### TASK INSTRUCTIONS
Print exactly the part opening with the line containing "top_main();" and closing with the line containing "depsgraph = bpy.context.evaluated_depsgraph_get()", with both of those lines included.

### SOURCE MATERIAL
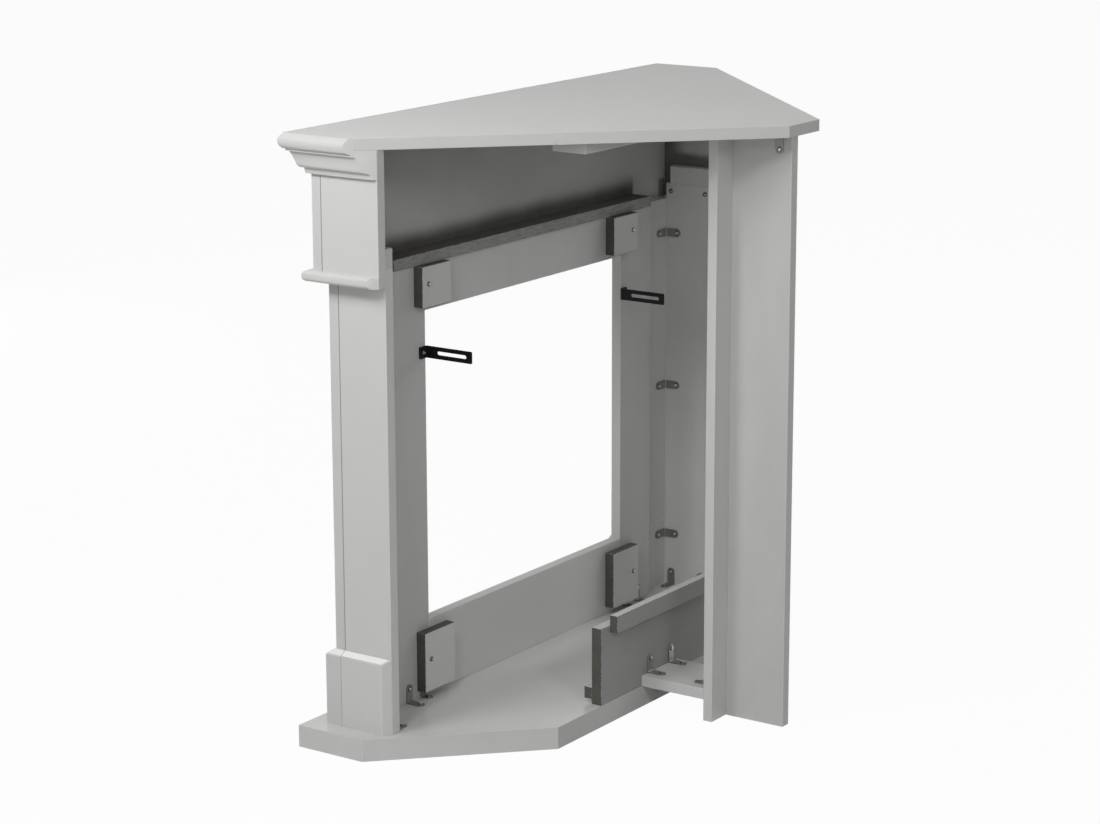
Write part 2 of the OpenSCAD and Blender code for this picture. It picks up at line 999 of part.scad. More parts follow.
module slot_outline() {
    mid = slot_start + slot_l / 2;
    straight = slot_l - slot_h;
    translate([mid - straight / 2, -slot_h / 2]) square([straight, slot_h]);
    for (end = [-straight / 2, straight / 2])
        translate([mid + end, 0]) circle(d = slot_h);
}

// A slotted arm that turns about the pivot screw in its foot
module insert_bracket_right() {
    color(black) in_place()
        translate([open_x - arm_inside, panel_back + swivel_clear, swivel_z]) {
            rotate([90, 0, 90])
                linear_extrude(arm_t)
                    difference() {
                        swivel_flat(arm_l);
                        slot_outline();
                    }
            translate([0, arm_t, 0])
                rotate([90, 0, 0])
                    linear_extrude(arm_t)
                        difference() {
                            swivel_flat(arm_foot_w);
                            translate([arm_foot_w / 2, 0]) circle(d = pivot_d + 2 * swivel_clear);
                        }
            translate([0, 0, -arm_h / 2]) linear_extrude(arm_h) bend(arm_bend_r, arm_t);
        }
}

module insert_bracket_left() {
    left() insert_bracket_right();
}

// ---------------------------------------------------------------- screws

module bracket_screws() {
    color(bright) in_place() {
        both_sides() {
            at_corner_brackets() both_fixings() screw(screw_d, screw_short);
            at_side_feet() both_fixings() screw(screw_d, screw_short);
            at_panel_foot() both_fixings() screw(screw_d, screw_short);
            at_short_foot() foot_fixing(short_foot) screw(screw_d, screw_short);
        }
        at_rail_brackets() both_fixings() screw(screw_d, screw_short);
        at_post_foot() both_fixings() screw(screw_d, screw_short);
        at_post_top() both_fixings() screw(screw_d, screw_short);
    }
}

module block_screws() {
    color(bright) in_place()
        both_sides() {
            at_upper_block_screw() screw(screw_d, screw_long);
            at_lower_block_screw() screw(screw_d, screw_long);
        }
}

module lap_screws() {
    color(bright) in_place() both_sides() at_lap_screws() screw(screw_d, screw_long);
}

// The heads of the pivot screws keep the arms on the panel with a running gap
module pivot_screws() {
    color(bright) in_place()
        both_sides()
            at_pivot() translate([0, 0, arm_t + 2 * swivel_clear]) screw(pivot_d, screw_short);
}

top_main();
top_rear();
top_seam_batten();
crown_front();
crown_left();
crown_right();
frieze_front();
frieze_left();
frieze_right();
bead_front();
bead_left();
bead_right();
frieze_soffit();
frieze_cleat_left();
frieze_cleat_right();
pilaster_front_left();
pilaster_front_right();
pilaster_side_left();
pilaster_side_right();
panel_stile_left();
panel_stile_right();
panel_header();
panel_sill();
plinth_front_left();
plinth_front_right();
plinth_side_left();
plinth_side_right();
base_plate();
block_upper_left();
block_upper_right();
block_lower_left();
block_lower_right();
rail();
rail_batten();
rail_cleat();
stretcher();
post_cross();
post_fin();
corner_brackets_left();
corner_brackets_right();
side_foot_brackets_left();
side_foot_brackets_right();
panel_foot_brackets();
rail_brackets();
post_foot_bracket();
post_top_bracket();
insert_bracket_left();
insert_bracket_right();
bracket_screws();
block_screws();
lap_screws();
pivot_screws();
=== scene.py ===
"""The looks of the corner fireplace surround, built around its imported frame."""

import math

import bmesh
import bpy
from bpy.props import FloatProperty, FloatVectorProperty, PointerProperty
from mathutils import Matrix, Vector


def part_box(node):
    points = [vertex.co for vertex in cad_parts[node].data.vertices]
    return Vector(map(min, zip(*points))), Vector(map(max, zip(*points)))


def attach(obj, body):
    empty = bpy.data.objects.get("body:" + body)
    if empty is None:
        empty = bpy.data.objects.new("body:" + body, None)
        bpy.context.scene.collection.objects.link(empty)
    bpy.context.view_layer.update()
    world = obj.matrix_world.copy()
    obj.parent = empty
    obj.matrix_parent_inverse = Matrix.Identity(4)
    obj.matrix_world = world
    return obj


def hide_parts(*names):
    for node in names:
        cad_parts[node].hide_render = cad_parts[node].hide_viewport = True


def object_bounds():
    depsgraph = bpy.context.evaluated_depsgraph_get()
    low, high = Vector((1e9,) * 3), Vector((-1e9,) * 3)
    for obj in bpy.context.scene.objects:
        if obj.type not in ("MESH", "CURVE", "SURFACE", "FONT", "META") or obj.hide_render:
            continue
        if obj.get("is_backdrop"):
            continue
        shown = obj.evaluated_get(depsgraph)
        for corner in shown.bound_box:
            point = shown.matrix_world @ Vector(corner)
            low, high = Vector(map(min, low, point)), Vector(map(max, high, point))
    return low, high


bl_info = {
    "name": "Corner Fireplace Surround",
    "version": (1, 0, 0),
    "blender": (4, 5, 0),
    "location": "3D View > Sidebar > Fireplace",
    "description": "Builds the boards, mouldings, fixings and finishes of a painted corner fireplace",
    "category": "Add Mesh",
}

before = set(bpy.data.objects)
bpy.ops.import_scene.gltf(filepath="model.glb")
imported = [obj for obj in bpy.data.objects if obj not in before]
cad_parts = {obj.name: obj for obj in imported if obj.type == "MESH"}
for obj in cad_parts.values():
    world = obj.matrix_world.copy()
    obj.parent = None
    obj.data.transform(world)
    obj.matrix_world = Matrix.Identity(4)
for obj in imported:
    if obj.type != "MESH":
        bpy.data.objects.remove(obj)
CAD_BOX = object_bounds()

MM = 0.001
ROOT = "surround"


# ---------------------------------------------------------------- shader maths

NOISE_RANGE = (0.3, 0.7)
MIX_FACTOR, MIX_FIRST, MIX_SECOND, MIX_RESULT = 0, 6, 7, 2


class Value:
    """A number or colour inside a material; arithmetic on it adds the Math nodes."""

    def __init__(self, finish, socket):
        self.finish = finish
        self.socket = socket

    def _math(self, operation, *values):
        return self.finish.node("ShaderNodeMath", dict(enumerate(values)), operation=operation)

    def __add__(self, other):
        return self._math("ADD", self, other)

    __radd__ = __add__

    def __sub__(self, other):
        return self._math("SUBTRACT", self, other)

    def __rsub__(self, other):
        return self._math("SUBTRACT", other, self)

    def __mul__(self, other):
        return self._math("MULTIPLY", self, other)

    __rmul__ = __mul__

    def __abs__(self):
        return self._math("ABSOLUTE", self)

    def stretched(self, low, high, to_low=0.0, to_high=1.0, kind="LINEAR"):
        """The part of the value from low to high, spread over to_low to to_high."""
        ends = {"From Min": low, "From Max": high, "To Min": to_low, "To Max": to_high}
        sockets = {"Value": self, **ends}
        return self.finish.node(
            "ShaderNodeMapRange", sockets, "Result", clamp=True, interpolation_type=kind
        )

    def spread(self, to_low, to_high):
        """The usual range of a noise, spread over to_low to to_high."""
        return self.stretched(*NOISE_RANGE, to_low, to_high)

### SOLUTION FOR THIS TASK
top_main();
top_rear();
top_seam_batten();
crown_front();
crown_left();
crown_right();
frieze_front();
frieze_left();
frieze_right();
bead_front();
bead_left();
bead_right();
frieze_soffit();
frieze_cleat_left();
frieze_cleat_right();
pilaster_front_left();
pilaster_front_right();
pilaster_side_left();
pilaster_side_right();
panel_stile_left();
panel_stile_right();
panel_header();
panel_sill();
plinth_front_left();
plinth_front_right();
plinth_side_left();
plinth_side_right();
base_plate();
block_upper_left();
block_upper_right();
block_lower_left();
block_lower_right();
rail();
rail_batten();
rail_cleat();
stretcher();
post_cross();
post_fin();
corner_brackets_left();
corner_brackets_right();
side_foot_brackets_left();
side_foot_brackets_right();
panel_foot_brackets();
rail_brackets();
post_foot_bracket();
post_top_bracket();
insert_bracket_left();
insert_bracket_right();
bracket_screws();
block_screws();
lap_screws();
pivot_screws();
=== scene.py ===
"""The looks of the corner fireplace surround, built around its imported frame."""

import math

import bmesh
import bpy
from bpy.props import FloatProperty, FloatVectorProperty, PointerProperty
from mathutils import Matrix, Vector


def part_box(node):
    points = [vertex.co for vertex in cad_parts[node].data.vertices]
    return Vector(map(min, zip(*points))), Vector(map(max, zip(*points)))


def attach(obj, body):
    empty = bpy.data.objects.get("body:" + body)
    if empty is None:
        empty = bpy.data.objects.new("body:" + body, None)
        bpy.context.scene.collection.objects.link(empty)
    bpy.context.view_layer.update()
    world = obj.matrix_world.copy()
    obj.parent = empty
    obj.matrix_parent_inverse = Matrix.Identity(4)
    obj.matrix_world = world
    return obj


def hide_parts(*names):
    for node in names:
        cad_parts[node].hide_render = cad_parts[node].hide_viewport = True


def object_bounds():
    depsgraph = bpy.context.evaluated_depsgraph_get()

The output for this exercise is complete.